UBS Wealth Management Americas' nearly 7,000 financial advisers saw a slight decline in average pay for the first quarter as a result of flat revenue driven by lower client activity and declining transaction revenue.
Compensation for financial advisers, which is mostly calculated as a share of the revenue they generate, declined $26 million, or around 3%, to $731 million from the fourth quarter, marking the first consecutive decline in several quarters. The drop was attributed to “lower performance-based compensation and slightly lower compensable revenues,” according to the firm's first-quarter earnings release.
Annualized revenue per adviser at UBS was still the highest in comparison to its wirehouse peers but declined slightly to $1,088,000 from $1,091,000 in the previous quarter. The firm's overall revenue came in at $1.9 billion for the quarter, a decline of 1% from the previous quarter and slight increase of 2% year-over-year.
Comp changes
UBS also
made changes this year to its compensation formula, which increased deferral rates for some top advisers' bonuses, such as the wealth management award, which pays out as 70% cash and 30% equity over six years.

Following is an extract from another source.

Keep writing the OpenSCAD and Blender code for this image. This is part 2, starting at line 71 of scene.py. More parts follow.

In February, Tom Naratil, the chief financial officer of UBS Group AG
said on an earnings call that he expected compensation changes in 2015 would help to “normalize” compensation. The plan also provides rewards for so-called noncompensable revenue, such as lending, which can provide better margins and is not paid through the traditional grid-based formula.
Morgan Stanley Wealth Management also posted a
decline in its compensation expenses for the first quarter after it made changes to defer a greater portion of its advisers' pay.
Lower client activity
Profit in the quarter was $268 million, down 1% from the first quarter last year.

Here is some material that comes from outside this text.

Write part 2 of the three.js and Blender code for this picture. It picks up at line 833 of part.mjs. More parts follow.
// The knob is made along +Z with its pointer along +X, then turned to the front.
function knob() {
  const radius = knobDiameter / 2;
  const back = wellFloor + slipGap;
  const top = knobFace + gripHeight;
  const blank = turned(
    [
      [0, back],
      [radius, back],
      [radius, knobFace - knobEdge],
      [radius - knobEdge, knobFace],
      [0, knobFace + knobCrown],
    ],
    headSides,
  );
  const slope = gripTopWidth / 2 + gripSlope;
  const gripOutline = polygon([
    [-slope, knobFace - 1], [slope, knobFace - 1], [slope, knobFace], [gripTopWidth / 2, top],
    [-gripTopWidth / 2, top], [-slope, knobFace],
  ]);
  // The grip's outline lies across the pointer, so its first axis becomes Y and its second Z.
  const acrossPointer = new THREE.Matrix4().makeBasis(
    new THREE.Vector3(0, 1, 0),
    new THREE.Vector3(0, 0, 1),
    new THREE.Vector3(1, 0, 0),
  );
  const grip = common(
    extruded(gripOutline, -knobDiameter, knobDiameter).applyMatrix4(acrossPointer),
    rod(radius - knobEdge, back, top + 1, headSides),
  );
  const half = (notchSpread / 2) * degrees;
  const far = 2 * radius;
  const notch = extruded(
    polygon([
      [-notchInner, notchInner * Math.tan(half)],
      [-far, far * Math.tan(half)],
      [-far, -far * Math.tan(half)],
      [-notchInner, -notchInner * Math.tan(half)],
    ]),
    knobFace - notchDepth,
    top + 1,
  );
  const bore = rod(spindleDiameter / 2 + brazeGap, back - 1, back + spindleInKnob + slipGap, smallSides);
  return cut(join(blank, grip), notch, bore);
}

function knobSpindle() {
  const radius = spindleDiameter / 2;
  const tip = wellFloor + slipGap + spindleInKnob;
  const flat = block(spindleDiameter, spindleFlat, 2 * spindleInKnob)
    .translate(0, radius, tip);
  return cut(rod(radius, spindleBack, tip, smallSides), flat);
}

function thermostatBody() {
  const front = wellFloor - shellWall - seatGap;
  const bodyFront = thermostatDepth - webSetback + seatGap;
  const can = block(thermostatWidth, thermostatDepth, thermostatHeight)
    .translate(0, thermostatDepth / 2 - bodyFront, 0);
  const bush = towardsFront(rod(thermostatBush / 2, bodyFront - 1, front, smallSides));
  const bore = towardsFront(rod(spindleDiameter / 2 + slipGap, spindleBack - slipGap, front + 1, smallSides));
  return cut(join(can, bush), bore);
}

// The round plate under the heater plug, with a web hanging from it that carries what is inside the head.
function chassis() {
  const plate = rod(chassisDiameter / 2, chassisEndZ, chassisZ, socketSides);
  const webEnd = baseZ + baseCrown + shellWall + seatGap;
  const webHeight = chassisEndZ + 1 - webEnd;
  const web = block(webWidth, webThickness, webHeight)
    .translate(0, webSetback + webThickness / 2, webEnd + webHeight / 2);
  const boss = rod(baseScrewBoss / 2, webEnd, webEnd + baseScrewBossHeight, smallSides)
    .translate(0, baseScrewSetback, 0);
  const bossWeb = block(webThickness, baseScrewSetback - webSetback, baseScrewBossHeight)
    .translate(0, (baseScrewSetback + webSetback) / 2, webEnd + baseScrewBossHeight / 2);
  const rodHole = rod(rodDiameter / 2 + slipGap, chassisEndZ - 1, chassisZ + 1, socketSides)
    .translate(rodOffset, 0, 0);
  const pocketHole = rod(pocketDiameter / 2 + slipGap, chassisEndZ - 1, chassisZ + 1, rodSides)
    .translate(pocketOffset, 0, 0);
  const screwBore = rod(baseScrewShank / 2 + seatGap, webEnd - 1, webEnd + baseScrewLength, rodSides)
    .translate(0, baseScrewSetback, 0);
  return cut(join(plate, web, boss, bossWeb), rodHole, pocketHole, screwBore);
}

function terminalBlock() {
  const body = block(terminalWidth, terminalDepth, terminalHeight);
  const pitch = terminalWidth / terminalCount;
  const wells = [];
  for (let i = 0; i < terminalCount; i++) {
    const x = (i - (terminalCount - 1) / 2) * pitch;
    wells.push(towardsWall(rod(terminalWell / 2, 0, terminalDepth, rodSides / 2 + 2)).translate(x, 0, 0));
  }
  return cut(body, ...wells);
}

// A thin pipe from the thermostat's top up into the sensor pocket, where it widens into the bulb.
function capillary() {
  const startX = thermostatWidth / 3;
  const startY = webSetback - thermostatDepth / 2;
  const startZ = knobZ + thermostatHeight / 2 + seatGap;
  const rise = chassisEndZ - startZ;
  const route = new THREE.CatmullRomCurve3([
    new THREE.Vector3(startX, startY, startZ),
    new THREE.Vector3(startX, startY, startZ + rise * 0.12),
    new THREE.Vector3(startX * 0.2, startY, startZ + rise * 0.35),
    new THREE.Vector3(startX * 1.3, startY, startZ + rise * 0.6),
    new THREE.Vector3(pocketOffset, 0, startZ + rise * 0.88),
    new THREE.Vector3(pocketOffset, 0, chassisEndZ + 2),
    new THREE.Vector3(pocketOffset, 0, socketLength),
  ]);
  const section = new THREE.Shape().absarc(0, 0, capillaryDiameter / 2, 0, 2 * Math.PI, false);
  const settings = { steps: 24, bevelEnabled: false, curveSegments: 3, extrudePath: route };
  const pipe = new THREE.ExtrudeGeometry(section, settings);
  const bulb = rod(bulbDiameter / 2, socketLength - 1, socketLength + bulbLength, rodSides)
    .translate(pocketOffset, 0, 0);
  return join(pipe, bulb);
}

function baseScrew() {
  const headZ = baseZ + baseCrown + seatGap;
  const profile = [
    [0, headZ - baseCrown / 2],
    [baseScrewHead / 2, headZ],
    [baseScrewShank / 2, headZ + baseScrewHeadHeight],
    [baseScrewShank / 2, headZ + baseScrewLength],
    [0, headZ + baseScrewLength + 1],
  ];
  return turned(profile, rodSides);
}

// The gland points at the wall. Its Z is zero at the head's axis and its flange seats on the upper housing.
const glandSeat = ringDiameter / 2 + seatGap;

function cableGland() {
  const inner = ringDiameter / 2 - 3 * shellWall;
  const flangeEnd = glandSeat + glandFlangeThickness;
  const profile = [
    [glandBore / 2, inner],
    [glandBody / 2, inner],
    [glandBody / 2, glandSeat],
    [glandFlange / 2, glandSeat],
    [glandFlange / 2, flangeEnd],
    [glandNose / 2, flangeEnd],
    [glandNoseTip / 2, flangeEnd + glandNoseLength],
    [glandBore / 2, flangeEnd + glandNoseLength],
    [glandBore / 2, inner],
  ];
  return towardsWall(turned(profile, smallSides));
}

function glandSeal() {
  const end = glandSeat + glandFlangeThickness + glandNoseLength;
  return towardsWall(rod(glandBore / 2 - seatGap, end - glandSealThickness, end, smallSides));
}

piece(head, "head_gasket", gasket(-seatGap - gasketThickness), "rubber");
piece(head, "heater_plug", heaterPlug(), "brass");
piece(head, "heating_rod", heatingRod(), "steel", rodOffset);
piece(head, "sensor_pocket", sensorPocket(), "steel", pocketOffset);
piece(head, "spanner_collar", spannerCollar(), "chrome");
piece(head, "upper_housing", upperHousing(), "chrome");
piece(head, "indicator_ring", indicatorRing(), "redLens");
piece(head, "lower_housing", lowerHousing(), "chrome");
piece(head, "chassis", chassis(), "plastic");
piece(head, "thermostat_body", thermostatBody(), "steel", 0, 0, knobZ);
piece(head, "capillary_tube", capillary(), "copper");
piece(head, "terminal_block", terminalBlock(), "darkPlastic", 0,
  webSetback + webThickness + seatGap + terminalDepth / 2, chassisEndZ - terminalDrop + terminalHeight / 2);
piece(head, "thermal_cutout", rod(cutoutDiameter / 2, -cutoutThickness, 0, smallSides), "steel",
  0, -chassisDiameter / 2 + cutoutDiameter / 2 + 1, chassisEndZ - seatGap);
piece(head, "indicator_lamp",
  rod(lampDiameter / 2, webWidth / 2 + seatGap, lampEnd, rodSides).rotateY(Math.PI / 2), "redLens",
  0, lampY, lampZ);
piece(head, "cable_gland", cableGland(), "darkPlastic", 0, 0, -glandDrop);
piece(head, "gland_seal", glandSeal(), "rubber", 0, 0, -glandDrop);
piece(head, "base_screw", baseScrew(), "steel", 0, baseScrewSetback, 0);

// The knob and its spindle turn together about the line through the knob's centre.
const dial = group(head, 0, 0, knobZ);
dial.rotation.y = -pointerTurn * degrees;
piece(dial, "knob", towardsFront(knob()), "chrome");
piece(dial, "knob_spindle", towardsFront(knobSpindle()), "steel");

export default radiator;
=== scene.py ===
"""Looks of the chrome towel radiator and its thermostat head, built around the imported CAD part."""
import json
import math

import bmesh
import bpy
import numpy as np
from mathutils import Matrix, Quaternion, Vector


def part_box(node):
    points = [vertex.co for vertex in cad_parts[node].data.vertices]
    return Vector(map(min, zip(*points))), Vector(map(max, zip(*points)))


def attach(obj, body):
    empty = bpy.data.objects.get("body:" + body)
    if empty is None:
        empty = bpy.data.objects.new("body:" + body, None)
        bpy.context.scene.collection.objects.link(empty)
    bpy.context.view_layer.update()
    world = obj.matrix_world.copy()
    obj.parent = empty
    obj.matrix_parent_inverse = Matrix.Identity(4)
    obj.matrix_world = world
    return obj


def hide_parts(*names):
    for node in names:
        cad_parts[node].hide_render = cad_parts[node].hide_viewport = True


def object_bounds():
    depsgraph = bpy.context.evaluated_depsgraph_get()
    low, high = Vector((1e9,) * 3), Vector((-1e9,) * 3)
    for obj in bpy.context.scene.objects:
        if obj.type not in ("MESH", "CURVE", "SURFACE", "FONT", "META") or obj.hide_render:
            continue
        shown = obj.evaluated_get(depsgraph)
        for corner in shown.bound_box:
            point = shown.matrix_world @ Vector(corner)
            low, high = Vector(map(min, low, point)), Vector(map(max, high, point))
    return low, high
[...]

That slowdown was driven in part by lower transaction-based income, which fell 8% from the first quarter last year and 4% from the fourth quarter to $432 million, the firm said. The firm attributed the decline to “lower client activity,” according to the earnings release.

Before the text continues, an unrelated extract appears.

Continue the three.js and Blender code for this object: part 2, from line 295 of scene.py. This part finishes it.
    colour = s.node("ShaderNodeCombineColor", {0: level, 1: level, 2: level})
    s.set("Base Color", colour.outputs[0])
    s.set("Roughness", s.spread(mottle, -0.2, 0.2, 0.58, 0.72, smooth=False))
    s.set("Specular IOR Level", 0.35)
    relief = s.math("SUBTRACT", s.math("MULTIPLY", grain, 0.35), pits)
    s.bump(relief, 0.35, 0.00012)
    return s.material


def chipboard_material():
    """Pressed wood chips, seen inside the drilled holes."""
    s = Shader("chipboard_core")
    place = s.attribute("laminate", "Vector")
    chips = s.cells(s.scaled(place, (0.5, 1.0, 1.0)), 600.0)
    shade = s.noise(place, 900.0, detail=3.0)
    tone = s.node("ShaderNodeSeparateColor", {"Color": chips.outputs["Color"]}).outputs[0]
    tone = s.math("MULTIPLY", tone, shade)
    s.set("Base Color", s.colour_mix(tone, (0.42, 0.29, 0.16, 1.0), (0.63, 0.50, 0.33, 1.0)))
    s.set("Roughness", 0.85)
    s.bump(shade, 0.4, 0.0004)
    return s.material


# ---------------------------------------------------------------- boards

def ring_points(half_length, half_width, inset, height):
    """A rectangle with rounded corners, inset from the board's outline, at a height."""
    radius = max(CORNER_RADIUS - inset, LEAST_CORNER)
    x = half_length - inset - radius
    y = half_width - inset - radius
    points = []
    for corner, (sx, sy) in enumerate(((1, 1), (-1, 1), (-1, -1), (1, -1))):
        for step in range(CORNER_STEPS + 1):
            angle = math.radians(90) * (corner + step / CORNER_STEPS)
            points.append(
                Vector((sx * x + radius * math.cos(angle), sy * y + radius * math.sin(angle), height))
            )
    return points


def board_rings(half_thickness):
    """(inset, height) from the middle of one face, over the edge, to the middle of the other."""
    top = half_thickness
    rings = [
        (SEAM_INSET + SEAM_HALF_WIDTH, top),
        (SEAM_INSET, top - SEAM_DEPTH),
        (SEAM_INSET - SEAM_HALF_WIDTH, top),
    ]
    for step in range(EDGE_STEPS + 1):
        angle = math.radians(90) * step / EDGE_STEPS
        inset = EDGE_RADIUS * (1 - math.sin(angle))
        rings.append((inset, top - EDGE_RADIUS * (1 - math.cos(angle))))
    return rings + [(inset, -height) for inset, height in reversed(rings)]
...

Commission-based revenue has been on the decline for the major brokerage firms as they shift to focus more on fee-based accounts, but recurring fee revenue did not offset the declines in the first quarter. Recurring net fee income was flat from the fourth quarter at $1.19 billion, and up 6% from the first quarter last year. Last year, fee-based revenue was growing more than double that rate, averaging 14% per quarter compared with 2013.
Around 34% of the firm's $1.05 trillion of invested assets were in fee-based accounts at the end of the quarter, according to the release.
A spokesman for the firm did not immediately return a request for comment on the slower growth in fee-based revenue. At the end of the third quarter last year, the firm converted clients into institutional share classes, which do not charge annual distribution and marketing fees.
The number of advisers declined 2% in the past year to 6,982 from 7,113. The firm said, however, that the number was still consistent with its strategy to focus on retaining top producers, and revenue per adviser has continued to increase over that same period.
The firm also brought in an additional $4.8 billion in net new money for the quarter, mostly from advisers who had been with the firm for over one year, according to the release. Total client assets were $1.104 trillion, up 6% from the first quarter last year.